Editor’s note: Adam Rees is Founder of GRIT GYM, a gym based on results, creating a culture and lifestyle of performance, strength, health and freedom. Adam attended Wartburg College as a multisport athlete, worked under nationally recognized strength coach Matt McGettigan, has multiple published articles by international leaders in the fields of performance and corrective exercise, and is a glutton to information and improvement in all forms.
By Adam Rees, community contributor
If Olympic lifting continues in the baseball community, the ulnar collateral ligament (UCL) in pitchers will become what the ACL has become for female basketball players.
The UCL is a ligament on the medial side of the elbow, right around the “funny bone” area. It’s import because it has what is known as a “zone of convergence.”

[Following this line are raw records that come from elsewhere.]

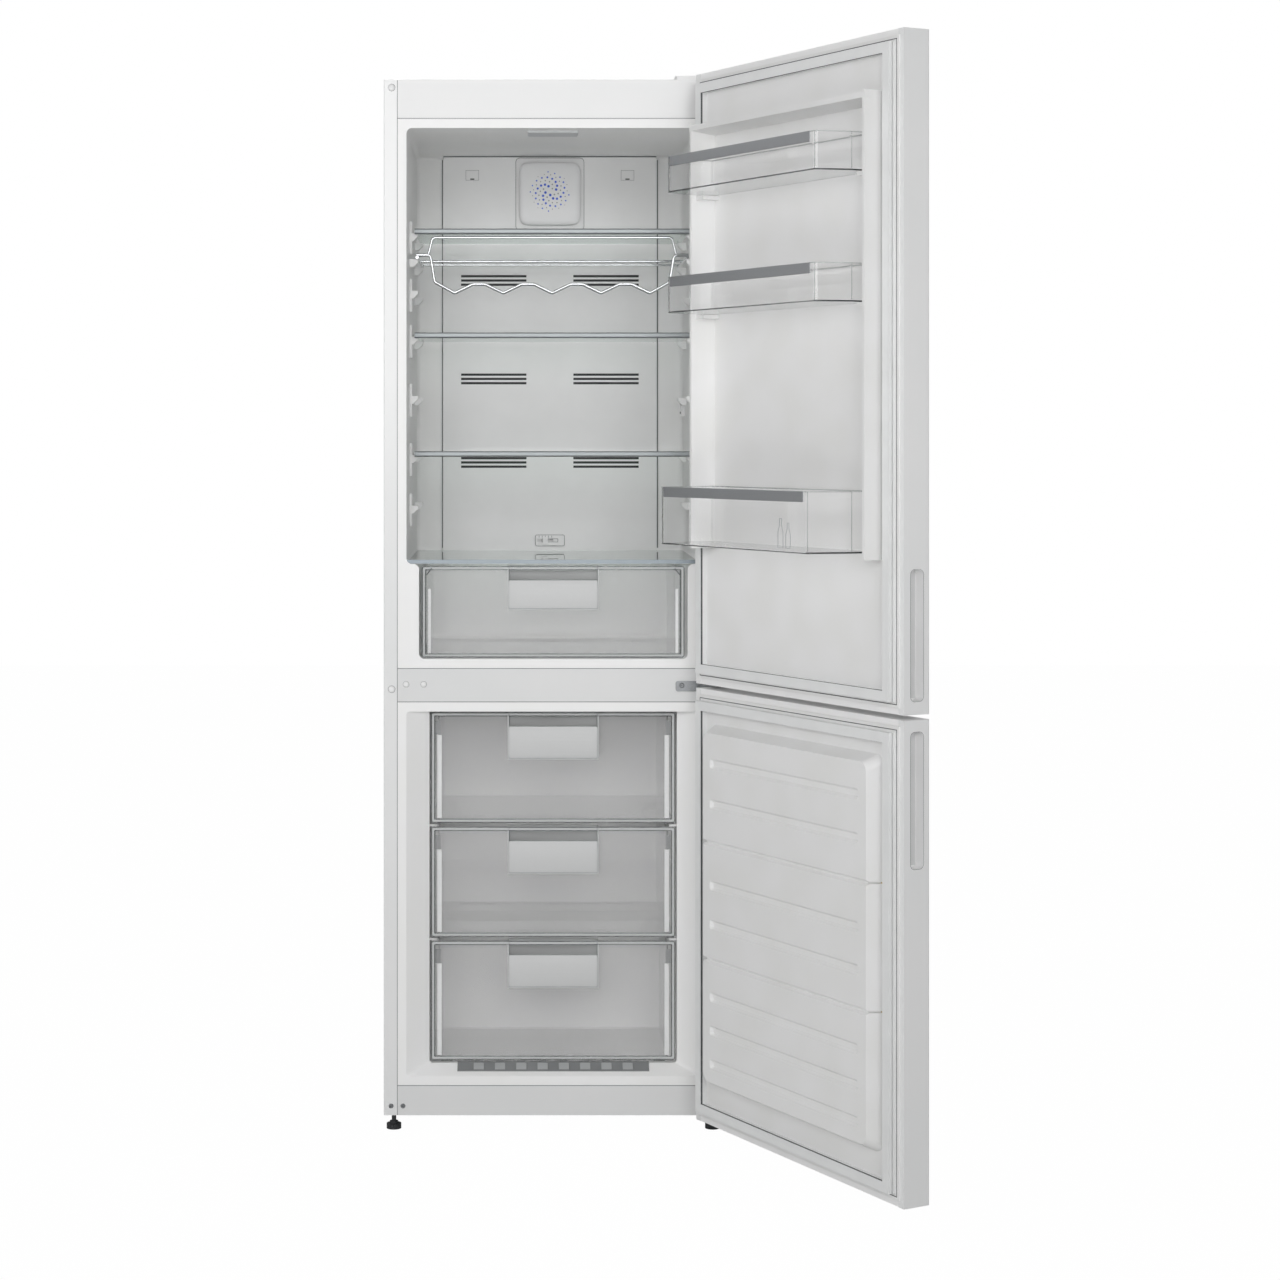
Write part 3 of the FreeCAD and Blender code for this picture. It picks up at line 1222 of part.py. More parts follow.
def fridge_relief(inset=0.0):
    """The two uprights and the top bar of the fridge door's liner."""
    h = DYKE_H - inset
    out = -DOOR_HALF + DYKE_IN + inset
    inn = out + DYKE_W - 2 * inset
    top = FRIDGE_Z1 - DYKE_DROP - inset
    bottom = FRIDGE_Z0 + DYKE_HEIGHT + inset
    left = extruded_xy(bar_profile(out, inn, h, 8.0), bottom, top)
    bar = extruded_yz(
        [(DOOR_INNER, top), (DOOR_INNER + h, top - 3), (DOOR_INNER + h, top - DYKE_W + 2 * inset),
         (DOOR_INNER, top - DYKE_W - 8 + 2 * inset)],
        out + 1, -out - 1,
    )
    return joined([left, mirrored(left), bar])


def bin_ledges():
    """Small ledges on the uprights that the door bins sit on."""
    ledges = []
    for z in BIN_HEIGHTS + (BOTTLE_BIN_Z,):
        x0 = -DOOR_HALF + DYKE_IN + 4
        x1 = -DOOR_HALF + BIN_IN + 12
        y0 = DOOR_INNER + 0.5
        ledge = box(x0, x1, y0, DOOR_INNER + DYKE_H - 8, z - SEAT - 7, z - SEAT)
        ledges += [ledge, mirrored(ledge)]
    return ledges


def fridge_door_liner(z0, z1):
    whole = joined([door_base(z0, z1), fridge_relief()] + bin_ledges())
    return whole.cut(fridge_relief(LINER_T))


def freezer_relief(z0, z1, inset=0.0):
    """The raised panel of the freezer door's liner, bevelled all round."""
    half = DOOR_HALF - PANEL_IN - inset
    top = FREEZER_Z1 - PANEL_TOP_GAP - inset
    low = FREEZER_Z0 + 14 + inset
    height = PANEL_H - inset
    lower = rectangle(half, DOOR_INNER, low, top, 16.0)
    upper = rectangle(half - PANEL_BEVEL, DOOR_INNER + height, low + PANEL_BEVEL, top - PANEL_BEVEL, 16.0)
    return Part.makeLoft([lower.OuterWire, upper.OuterWire], True, True)


def panel_grooves(z0, z1, deeper=0.0):
    """Long pressed grooves, and the two that divide the panel in three, with leaning sides."""
    face = DOOR_INNER + PANEL_H
    bed = face - GROOVE_DEPTH - deeper
    cuts = []
    half = DOOR_HALF - PANEL_IN - PANEL_RIB_ENDS + deeper
    for height in PANEL_RIBS:
        z = FREEZER_Z0 + height
        tall = PANEL_RIB_H / 2 + deeper
        mouth = rectangle(half + 1, face + 1, z - tall - 1, z + tall + 1, 6.0)
        flat = rectangle(half - GROOVE_DRAFT, bed, z - tall + GROOVE_DRAFT, z + tall - GROOVE_DRAFT, 3.0)
        cuts.append(Part.makeLoft([mouth.OuterWire, flat.OuterWire], True, True))
    inner = freezer_relief(z0, z1, GROOVE_DEPTH + deeper)
    for height in PANEL_GROOVES:
        z = FREEZER_Z0 + height
        tall = DIVIDE_H / 2 + deeper
        wedge = [(face + 1, z - tall), (face + 1, z + tall), (bed, z + tall - GROOVE_DRAFT),
                 (bed, z - tall + GROOVE_DRAFT)]
        cuts.append(extruded_yz(wedge, -DOOR_HALF, DOOR_HALF))
        ends = tall - GROOVE_DRAFT
        cuts.append(box(-DOOR_HALF, DOOR_HALF, DOOR_INNER + LINER_T, face, z - ends, z + ends).cut(inner))
    return cuts


def freezer_door_liner(z0, z1):
    raised = freezer_relief(z0, z1).cut(panel_grooves(z0, z1))
    hollow = freezer_relief(z0, z1, LINER_T).cut(panel_grooves(z0, z1, LINER_T))
    return joined([door_base(z0, z1), raised]).cut(hollow)


def door_foam(z0, z1, grip, relief):
    low = z0 + CAP_T
    high = z1 - CAP_T
    pad = box(-DOOR_HALF + DOOR_LIP, DOOR_HALF - DOOR_LIP, DOOR_INNER - SHEET, DOOR_INNER, low, high)
    block = joined([door_inside(low, high), pad])
    block = block.cut(bushes(z0, z1) + [grip_recess(grip, GRIP_T)])
    return joined([block, relief])


def gasket(z0, z1):
    """The magnetic seal: a mitred frame with a hollow bellows section."""
    y0 = DOOR_INNER + LINER_T
    y1 = FRONT - SEAT
    out = GASKET_IN
    inn = GASKET_IN + GASKET_W
    outer = box(-DOOR_HALF + out, DOOR_HALF - out, y0, y1, z0 + out, z1 - out)
    hole = box(-DOOR_HALF + inn, DOOR_HALF - inn, y0 - 1, y1 + 1, z0 + inn, z1 - inn)
    groove_out = box(-DOOR_HALF + out - 1, DOOR_HALF - out + 1, y0 + 4, y0 + 6.5, z0 + out - 1, z1 - out + 1)
    groove_core = box(-DOOR_HALF + out + 3, DOOR_HALF - out - 3, y0 + 3, y0 + 7.5, z0 + out + 3, z1 - out - 3)
    return outer.cut(hole).cut(groove_out.cut(groove_core))


# ---------------------------------------------------------------- door bins
def bin_outline(reach, inset):
    """Plan of a bin, closed door, from its back edge to its tapered front."""
    half = DOOR_HALF - BIN_IN - inset
    back = DOOR_INNER + LINER_T + BIN_BACK + inset
    front = DOOR_INNER + reach - inset
    waist = back + 45
    return [(-half, back), (half, back), (half, waist), (half - BIN_TAPER, front),
            (-half + BIN_TAPER, front), (-half, waist)]


def door_bin(z, height, reach):
    outer = extruded_xy(bin_outline(reach, 0), z, z + height)
    front = DOOR_INNER + reach
    corners = edges_along(outer, UP, lambda p: p.y > front - 1)
    outer = outer.makeFillet(9.0, corners)
    inside = extruded_xy(bin_outline(reach, BIN_T), z + BIN_T, z + height + 1)
    corners = edges_along(inside, UP, lambda p: p.y > front - BIN_T - 1)
    return outer.cut(inside.makeFillet(7.0, corners))


def bin_band(z, height, reach):
    """The satin strip along the top of a bin's front."""
    half = DOOR_HALF - BIN_IN - BIN_TAPER - 11
    y = DOOR_INNER + reach
    top = z + height
    band = box(-half, half, y, y + BIN_BAND_T, top - BIN_BAND_H, top)
    return band.makeFillet(0.8, edges_along(band, Vector(1, 0, 0), lambda p: p.y > y + 1))


# ---------------------------------------------------------------- build
def build():
    side = side_panel()
    rails = front_rails()
    coil = condenser()
    base = base_plate().cut(condenser(SEAT))
    left = mirrored(side)
    in_foam = [side, left, rails, base, coil, bottom_hinge()] + foot_sleeves()
    write("side_panel_right", side)
    write("side_panel_left", left)
    write("top_panel", top_panel())
    write("back_panel", back_panel())
    write("front_rails", rails)
    write("base_plate", base)
    write("condenser", coil)
    write("insulation_foam", insulation_foam(in_foam))
    write("fridge_liner", fridge_liner())
    write("freezer_liner", freezer_liner())

    write("air_duct_cover", air_duct_cover())
    write("fan_cover", fan_cover())
    write("damper_knob", damper_knob())
    write("ceiling_lamp", ceiling_lamp())
    write("crisper_lid", crisper_lid())
    write("bottle_rack", bottle_rack())
    for name, height in zip(("lower", "middle", "upper"), SHELF_TOPS):
        write("shelf_glass_" + name, shelf_glass(height))
        write("shelf_trim_" + name, shelf_trim(height))

    write("crisper_drawer", crisper_drawer())
    for index, name in enumerate(("lower", "middle", "upper")):
        write("freezer_drawer_" + name, freezer_drawer(index))
    write("lower_air_grille", lower_air_grille())
    write("evaporator_cover", evaporator_cover())
    write("evaporator", evaporator())
    write("evaporator_fan", evaporator_fan())
    write("fan_motor", fan_motor())

    write("compressor", compressor())
    write("drip_tray", drip_tray())
    write("cord_inlet", cord_inlet())
    for name, side_sign in (("left", -1), ("right", 1)):
        write("foot_" + name, levelling_foot(side_sign))
        write("roller_" + name, rear_roller(side_sign))

    write("top_hinge", top_hinge())
    write("top_hinge_cover", top_hinge_cover())
    write("middle_hinge", middle_hinge())
    write("bottom_hinge", bottom_hinge())
    write("hinge_screws", hinge_screws())
    write("plug_caps", plug_caps())

    z0, z1 = FRIDGE_DOOR_BOTTOM, FRIDGE_DOOR_TOP
    write("fridge_door_skin", opened(door_skin(z0, z1, FRIDGE_GRIP)))
    write("fridge_door_foam", opened(door_foam(z0, z1, FRIDGE_GRIP, fridge_relief(LINER_T))))
    write("fridge_door_liner", opened(fridge_door_liner(z0, z1)))
    write("fridge_door_gasket", opened(gasket(z0, z1)))
    write("fridge_door_caps", opened(door_caps(z0, z1, FRIDGE_GRIP)))
    for name, height in zip(("upper", "middle"), BIN_HEIGHTS):
        write("door_bin_" + name, opened(door_bin(height, SMALL_BIN_H, SMALL_BIN_REACH)))
        write("bin_band_" + name, opened(bin_band(height, SMALL_BIN_H, SMALL_BIN_REACH)))
    write("bottle_bin", opened(door_bin(BOTTLE_BIN_Z, BOTTLE_BIN_H, BOTTLE_BIN_REACH)))
    write("bottle_bin_band", opened(bin_band(BOTTLE_BIN_Z, BOTTLE_BIN_H, BOTTLE_BIN_REACH)))

    z0, z1 = FREEZER_DOOR_BOTTOM, FREEZER_DOOR_TOP
    relief = freezer_relief(z0, z1, LINER_T).cut(panel_grooves(z0, z1, LINER_T))
    write("freezer_door_skin", opened(door_skin(z0, z1, FREEZER_GRIP)))
    write("freezer_door_foam", opened(door_foam(z0, z1, FREEZER_GRIP, relief)))
    write("freezer_door_liner", opened(freezer_door_liner(z0, z1)))
    write("freezer_door_gasket", opened(gasket(z0, z1)))
    write("freezer_door_caps", opened(door_caps(z0, z1, FREEZER_GRIP)))


build()
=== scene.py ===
"""Looks of a bottom freezer refrigerator whose two doors stand open on their right-hand hinges.

The frame's origin is at the middle of the cabinet's underside, 28.5 mm above the floor, in metres. Places in this
script are in millimetres with heights counted from the floor, and at() takes them to the frame.
"""
import json
import math

import bmesh
import bpy
from mathutils import Matrix, Vector


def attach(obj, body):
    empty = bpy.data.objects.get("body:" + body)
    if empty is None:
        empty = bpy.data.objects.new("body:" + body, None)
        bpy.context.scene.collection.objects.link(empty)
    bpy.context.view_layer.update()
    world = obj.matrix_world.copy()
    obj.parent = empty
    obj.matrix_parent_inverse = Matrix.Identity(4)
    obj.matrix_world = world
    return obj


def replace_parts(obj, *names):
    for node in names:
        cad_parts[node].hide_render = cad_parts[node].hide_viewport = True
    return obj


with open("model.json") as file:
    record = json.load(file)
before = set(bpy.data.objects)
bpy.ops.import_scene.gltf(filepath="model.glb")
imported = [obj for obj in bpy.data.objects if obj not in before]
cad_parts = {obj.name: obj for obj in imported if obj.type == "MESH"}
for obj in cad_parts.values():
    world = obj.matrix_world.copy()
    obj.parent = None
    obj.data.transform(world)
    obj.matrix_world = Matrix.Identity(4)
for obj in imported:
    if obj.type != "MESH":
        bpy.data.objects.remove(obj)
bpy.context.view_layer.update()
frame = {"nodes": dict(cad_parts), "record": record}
NODES = frame["nodes"]
BODY_OF = {node: body for body, nodes in frame["record"]["behaviour"]["bodies"].items() for node in nodes}

MM = 0.001
FLOOR = -28.5 * MM
OPEN_ANGLE = math.radians(118.3)
HINGE = Vector((288 * MM, -322.5 * MM, 0))
TO_FRONT, UP, DOWN = (0, -1, 0), (0, 0, 1), (0, 0, -1)

# Faces and edges that several added pieces sit on, in millimetres.
CABINET_FRONT = -267.5
OPENING_HALF = 276
DUCT_FACE = 187.5
FRIDGE_FLOOR = 835.5


# ---------------------------------------------------------------- small tools
def at(x, y, height):
    """A place in the frame, from millimetres and a height above the floor."""
    return (x * MM, y * MM, height * MM + FLOOR)


def opened(place):
    """A place given with its door closed, where it is with the door stored open."""
    return Matrix.Rotation(OPEN_ANGLE, 4, "Z") @ (Vector(place) - HINGE) + HINGE


def colour(code):
    """An sRGB hex value as the linear colour that a shader takes."""
    parts = [int(code[i:i + 2], 16) / 255 for i in (1, 3, 5)]
    return [p / 12.92 if p <= 0.04045 else ((p + 0.055) / 1.055) ** 2.4 for p in parts] + [1.0]


def add(tree, kind, settings=None, links=None):
    """Adds one node: its settings by property or socket, its links by socket, each by name or by number."""
    made = tree.nodes.new(kind)
    for name, value in (settings or {}).items():
        if isinstance(name, str) and hasattr(made, name):
            setattr(made, name, value)
        else:
            made.inputs[name].default_value = value
    for name, source in (links or {}).items():
        tree.links.new(source, made.inputs[name])
    return made


def new_material(name):
    """An empty node material with its output, and the object coordinates that its patterns follow."""
    material = bpy.data.materials.new(name)
    material.use_nodes = True
    tree = material.node_tree
    tree.nodes.clear()
    output = add(tree, "ShaderNodeOutputMaterial")
    place = add(tree, "ShaderNodeTexCoord").outputs["Object"]
    return material, tree, output, place


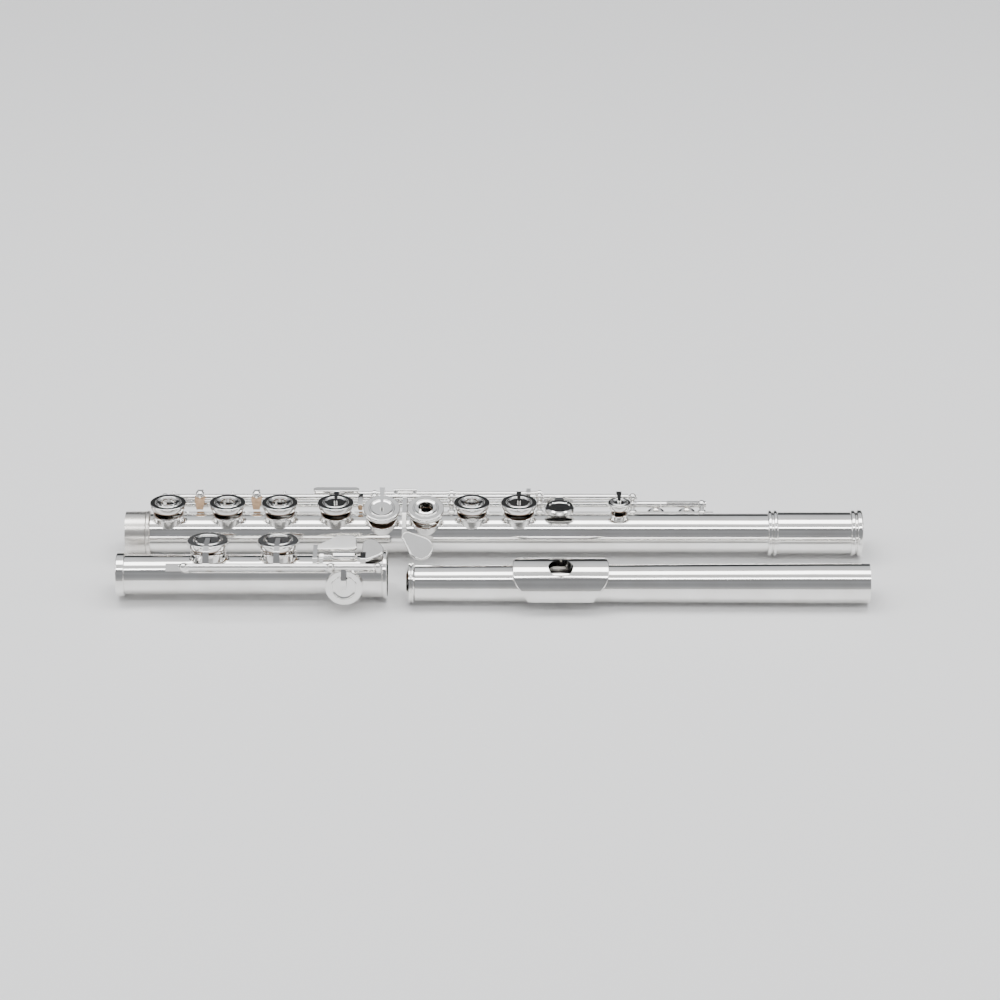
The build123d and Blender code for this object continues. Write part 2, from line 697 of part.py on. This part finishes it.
def low_c_sharp_key():
    """The C sharp key: cup, long hinge tube, leaf touch, and the bracket that holds the roller."""
    key = cup_place(low_cs_x, 0, cup_z) * cup(foot_cup_r)
    key += foot_cup_arm(low_cs_x)
    key += foot_hinge(split_x, clear_post(foot_post_xs[1], -1))
    leaf_arm = [(rod_y, rod_z), foot_point_at(-10.8, 16.2), foot_point_at(0.4, foot_touch_z + 0.9)]
    key += bar(touch_arm_x - 1.2, leaf_arm, 1.4, 2.2)
    leaf_round = [(0.4, 0.4, 1.6), (9.5, 5.4, 2.2), (15.8, 5.0, 2.8), (17.2, 0.6, 1.6)]
    key += level_touch([(touch_arm_x + x, y, radius) for x, y, radius in leaf_round])
    eye_y, eye_z = foot_point_at(roller_y, foot_touch_z - 0.2)
    key += bar(touch_arm_x + 1.9, leaf_arm[:2] + [(eye_y, eye_z)], 1.4, 2.0)
    key += disc(touch_arm_x + 0.9, touch_arm_x + 2.9, 1.7, eye_y, eye_z)
    key -= disc(touch_arm_x, touch_arm_x + 9, roller_pin_r, eye_y, eye_z)
    foot_export(foot_swing(foot_clear(key), foot_open), "low_c_sharp_key")
    foot_export(foot_swing(cup_place(low_cs_x, 0, cup_z) * pad(foot_cup_r), foot_open), "low_c_sharp_pad")
    roller = tube(touch_arm_x + 6.5, -250.6, roller_r, roller_pin_r + running, eye_y, eye_z)
    ends = roller.edges().filter_by(GeomType.CIRCLE).filter_by(lambda e: e.radius > roller_r - 0.01)
    roller = chamfer(ends, 1.0)
    pin = disc(touch_arm_x + 0.5, -250.3, roller_pin_r, eye_y, eye_z)
    foot_export(foot_swing(roller, foot_open), "c_roller")
    foot_export(foot_swing(pin, foot_open), "roller_pin")


low_c_sharp_key()


def foot_d_sharp_key():
    """The D sharp key: a teardrop touch behind the rod and the front cup that it lifts."""
    key = cup_place(ds_x, ds_lean, cup_z) * cup(front_cup_r)
    crown_point = on_circle(cup_z + cup_h + 0.2, ds_lean)
    elbow = on_circle(foot_rod_radius + 0.6, ds_lean - 16)
    key += bar(ds_x, [(rod_y, rod_z), elbow, crown_point], 1.4, 2.6)
    touch_x = -247.4
    path = [(rod_y, rod_z), foot_point_at(-10.8, 16.2), foot_point_at(-3.5, foot_touch_z + 0.7)]
    key += bar(touch_x, path, 1.4, 2.6)
    drop_round = [(1.4, -5.6, 2.0), (4.8, -0.6, 5.0), (3.4, 2.6, 4.0)]
    key += level_touch([(touch_x + x, y, radius) for x, y, radius in drop_round])
    key += foot_hinge(clear_post(foot_post_xs[1], 1), clear_post(foot_post_xs[2], -1))
    foot_export(foot_clear(key), "foot_d_sharp_key")
    foot_export(cup_place(ds_x, ds_lean, cup_z) * pad(front_cup_r), "foot_d_sharp_pad")


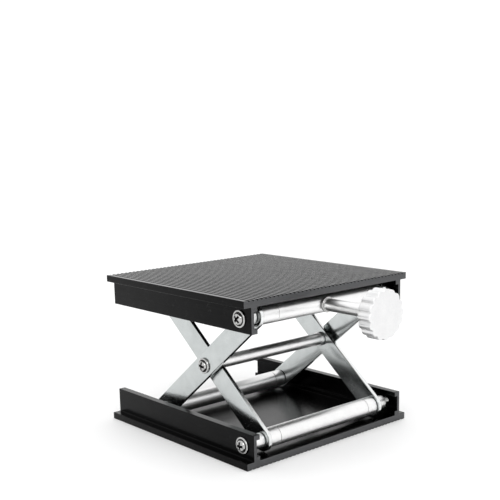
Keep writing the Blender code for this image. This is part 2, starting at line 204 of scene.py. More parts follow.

All the muscles and tendons from the hand and wrist flexors come to meet at this one area. The UCL gets beat up during repeated stresses like heavy gripping, the layback-acceleration-deceleration of the arm during throwing and from heavy valgus stresses that we will cover shortly.
Olympic lifts and certain kettlebell exercises for baseball athletes not only lack the desirable training youth athletes need, but they are irresponsible and detrimental to both of the pivotal pieces that I and GRIT GYM stand for.
Grit Gym started with two points of emphasis — build durability to prevent injury in the first place (corrective exercise) and enhance athleticism to promote a better experience in sport (strength and conditioning).
During the catch phase of the “jerk and the snatch” (both are overhead Olympic lifts), the shoulder actually does very well and there are little significant negative affects. However, the elbow has an enormous amount of valgus stress placed upon it in an instant. This is dangerous to baseball/softball players because the elbow, and particularly the UCL, already are taking a beating via overhead throwing.
By the way, valgus stress at the knee is one of the main reasons females have more ACL injuries than males.
The “clean” probably is the least dangerous of the three, but it still is asking the elbow to go through an extremely fast flex (think opposite of extending the arm) and be forced down by a large amount of weight, putting a huge compressive load on a very small, intricate area that also happens to be extremely delicate in the overhead sports like baseball, volleyball and tennis.
As well as putting a dramatic stretch on the hand and wrist flexors that all connect back in that “zone of convergence” at the UCL on the inside of the elbow.
We can look directly at the number of Tommy John surgeries performed in the last five years. Ten years ago, a 17-year-old having Tommy John surgery would’ve been considered an absurd taboo. It didn’t happen. Four years ago we started noticing high school aged throwers having the surgery and now it is commonplace.
The problem is the overwhelming popularity of Olympic lifting and strength coaches’ unwillingness to look at their programs objectively enough to see changes need to be made if we are to keep athletes healthy.
You cannot train kids today the way we trained them 20 years ago, or even five years ago. It looks and feels pretty cool to rip up a huge clean, snatch or jerk, but is looking cool for a split second what we’re ultimately going for? It’s no longer a matter of having the talent to make it to the major leagues, but also having the durability to stay healthy.
I do support Olympic lifts. Olympic lifts are great — for those competing in Olympic lifting. Everything we get from Olympic lifts can be attained via other means.
It’s basically a weighted jump, which is the last thing most kids need. The biggest lack of understanding in the strength coaching community is the differences between speed, power and strength. These coaches choose flashy lifts instead of what will actually get their athletes performing better and with less injuries, either because they don’t know any better or they don’t care, either way this is a dangerous coach.
The catch phase of a clean also has validity and is solved with an appropriate front squat.
As mentioned above, for competitive Olympic Lifters, those lifts are their sport as much as a football is to a quarterback. But baseball players especially, and really any other sport, are not Olympic lifters. We have to start scrutinizing the training these young athletes are performing because these kids are training their butts off deserve better than to have their hard work ruin their body and their experience in sport.